I know, I know, we're not as busy as we think we are. There's always time. I've usually been the chief cheerleader saying those very things. All I can say is that right now, I feel tapped out. Something's got to give, and for right now, that thing is writing. That's unfortunate for me, because I've finally felt like I was getting somewhere. But I think it's the right thing to do. 

It is an inconvenient but unmistakable truth. 2020 is going to be a year of going backwards, at least with writing. Hopefully, that going backwards with writing will allow me to move forward in my life enough that when I come back to writing, I have fewer distractions overall and will make up the lost ground quickly. But if I don't pay attention to some other things right now, then all the success in the world won't matter, because I won't respect myself for the choices I made to make it happen.

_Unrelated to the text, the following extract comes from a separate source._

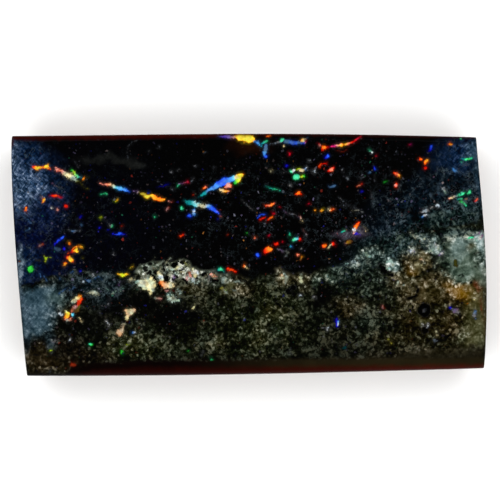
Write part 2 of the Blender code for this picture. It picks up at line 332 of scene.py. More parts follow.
# Painted over the matrix
MATRIX_WASHES = [
    *washes("green matrix", (268, 322, 40, 30, 0, 1.0, 0.8), (130, 348, 32, 14, 0, 1.0, 0.8)),
    Wash("brown matrix", 425, 318, 60, 40, 0, 1.0, 0.8),
    Wash("low matrix", 60, 358, 44, 16, 0, 0.9, 0.7),
    *washes(
        "dark matrix", (335, 318, 34, 30, 0, 0.7, 0.8), (350, 350, 80, 9, 2, 0.7, 0.8),
        (195, 316, 8, 8, 0, 0.8, 0.8), (248, 306, 9, 11, 0, 0.7, 0.8), (270, 326, 7, 6, 0, 0.8, 0.8),
        (298, 326, 10, 8, 0, 0.6, 0.8), (277, 344, 8, 6, 0, 0.6, 0.8),
    ),
    *washes(
        "olive matrix", (275, 311, 10, 6, -20, 0.4, 0.9), (261, 336, 7, 15, -10, 0.3, 0.9),
        (218, 343, 6, 5, 0, 0.4, 0.9), (130, 345, 20, 8, 0, 0.25, 0.9),
    ),
    *washes(
        "warm matrix", (352, 305, 14, 8, 0, 0.4, 0.9), (424, 290, 22, 8, 10, 0.6, 0.9),
        (446, 296, 15, 7, 0, 0.45, 0.9), (443, 322, 16, 9, 0, 0.25, 0.9),
    ),
    *washes(
        "steel haze", (40, 300, 25, 13, 4, 1.0, 0.5), (30, 320, 21, 18, 0, 0.95, 0.6),
        (54, 340, 5, 7, 0, 0.7, 0.7),
    ),
    Wash("sea green", 58, 300, 12, 8, 0, 0.4, 0.9),
    *washes("edge haze", (21, 272, 3.5, 18, 6, 0.9, 0.8), (23.5, 310, 4, 28, 6, 0.6, 0.8)),
    Wash("dark matrix", 84, 340, 26, 24, 0, 0.7, 0.7),
    *washes(
        "black matrix", (112, 302, 17, 17, 0, 1.0, 0.7), (172, 314, 27, 11, 0, 1.0, 0.7),
        (88, 318, 24, 16, 0, 0.8, 0.8), (62, 345, 12, 12, 0, 0.6, 0.9), (322, 296, 14, 9, 15, 0.9, 0.8),
    ),
    *washes("teal matrix", (374, 288, 30, 18, 0, 0.7, 0.8), (376, 322, 16, 11, 0, 0.7, 0.8)),
    *washes("network", (100, 286, 32, 13, 6, 1.0, 0.7), (72, 284, 18, 9, 0, 0.8, 0.7)),
    *washes("grey sponge", (168, 271, 28, 9, 0, 1.0, 0.15), (213, 278, 15, 7, -12, 0.9, 0.5)),
    Wash("sponge", 182, 271, 13, 6, -10, 0.8, 0.5),
    Wash("brown matrix", 190, 290, 14, 6, 0, 0.9, 0.6),
    Wash("black matrix", 142, 300, 26, 9, 4, 0.9, 0.6),
    Wash("beige", 237, 287, 12, 6, 0, 0.25, 0.9),
    Wash("olive matrix", 226, 289, 5, 4, 0, 0.8, 0.7),
    *washes("beige", (286, 277, 7, 6, -20, 0.5, 0.8), (301, 281, 6, 6, 12, 0.45, 0.9)),
    *washes("pale green", (331, 276, 6, 5, 0, 0.6, 0.8), (318, 281, 4, 5, 0, 0.3, 0.9)),
    *washes("slate haze", (356, 268, 26, 9, 18, 0.8, 0.8), (400, 245, 44, 13, 14, 1.0, 0.7)),
    *washes("milky", (354, 262, 7, 3, 15, 0.6, 0.8), (370, 255, 9, 5, 25, 0.7, 0.7)),
    Wash("ice", 391, 263, 5, 7, 25, 0.7, 0.7),
    *washes(
        "milky", (393, 259, 5, 3, 10, 0.5, 0.8), (410, 252, 5, 3.5, 30, 0.6, 0.7),
        (423, 239, 4, 3, 0, 0.5, 0.7),
    ),
    Wash("ice", 435, 245, 4, 7, 10, 0.55, 0.8),
    Wash("milky", 428, 251.5, 4, 2.5, 0, 0.7, 0.7),
    *washes("sea green", (461, 258, 20, 21, 0, 1.0, 0.6), (468, 271, 17, 10, -12, 0.9, 0.7)),
    Wash("ice", 457, 248, 8, 7, 20, 0.4, 0.95),
    Wash("pale green", 479, 275, 6, 9, 0, 0.8, 0.8),
    Wash("slate haze", 451, 268, 4, 4, 0, 0.4, 0.9),
    *washes("ice", (479, 240, 8, 7, 0, 1.0, 0.6), (481, 262, 3, 20, 4, 0.3, 0.9)),
    *washes("slate haze", (447, 262, 4, 8, 0, 0.5, 0.9), (457, 232, 17, 6.5, 0, 0.9, 0.7)),
    Wash("brown matrix", 446, 280, 16, 6, -8, 0.7, 0.7),
    Wash("tan", 420, 261, 7, 8, 0, 0.9, 0.7),
    Wash("beige", 417, 260, 8, 9, 0, 0.9, 0.8),
    Wash("ochre", 410, 271, 6, 5, -35, 0.4, 0.8),
    *washes(
        "tan", (424, 292, 13, 8, 20, 0.35, 0.9), (402, 282, 12, 8, 0, 0.35, 0.9),
        (447, 283, 8, 4, -35, 0.5, 0.9),
    ),
    *washes("ochre", (463, 292, 13, 6, -25, 0.85, 0.9), (473, 301, 6, 8, -20, 0.5, 0.9)),
    Wash("olive matrix", 474, 322, 10, 36, 0, 1.0, 0.6),
    Wash("rust", 478, 287, 2.6, 3.4, 30, 0.6, 0.9),
    Wash("edge brown", 483, 310, 3.5, 36, 2, 0.9, 0.8),
    Wash("black matrix", 478, 352, 10, 8, 0, 1.0, 0.7),
    *washes("bronze edge", (432, 357, 72, 5.5, 2, 0.8, 0.7), (470, 350, 14, 7, 0, 0.6, 0.8)),
    *washes(
        "hole", (396, 244.8, 4, 2.6, 10, 0.9, 0.5), (424.5, 249, 2, 1.6, 0, 0.8, 0.5),
        (434, 260, 3, 4, 0, 0.6, 0.6), (442.3, 258.6, 2.4, 1.8, 0, 0.8, 0.5),
        (438, 268, 2.4, 2.4, -30, 0.8, 0.5), (417, 290.5, 1.8, 3.6, 30, 0.9, 0.5),
        (412, 297.5, 5.5, 2.2, 12, 0.8, 0.6),
    ),
    Wash("olive matrix", 424, 320, 6, 2.6, 0, 0.9, 0.6),
    Wash("teal matrix", 476, 257.5, 5, 7, 0, 0.75, 0.5),
    Wash("tan", 467.6, 249.2, 3.4, 2.8, 0, 0.6, 0.7),
]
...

I'm not saying I won't write at all in 2020. There is a tiny bit of room to squeeze things in, although it will likely involve cutting back my already cut-back time with a group of friends I enjoy spending time with even further. But even with those sacrifices, writing this year is just not going to be what the last few years were. I'm still going to try to do the occasional short story analysis; I just won't do the entirety of O.Henry or Pushcart. 

I neither believe fully in "follow your dreams wherever they lead" nor in keeping my feet on the ground to the exclusion of all dreams. It's better to stay in flux between the two poles, adapting as needed to the situation before you.

Wherever you are in your dream chasing, I hope 2020 brings some progress to you. Thanks for reading and making my catalog of dream-chasing part of your life.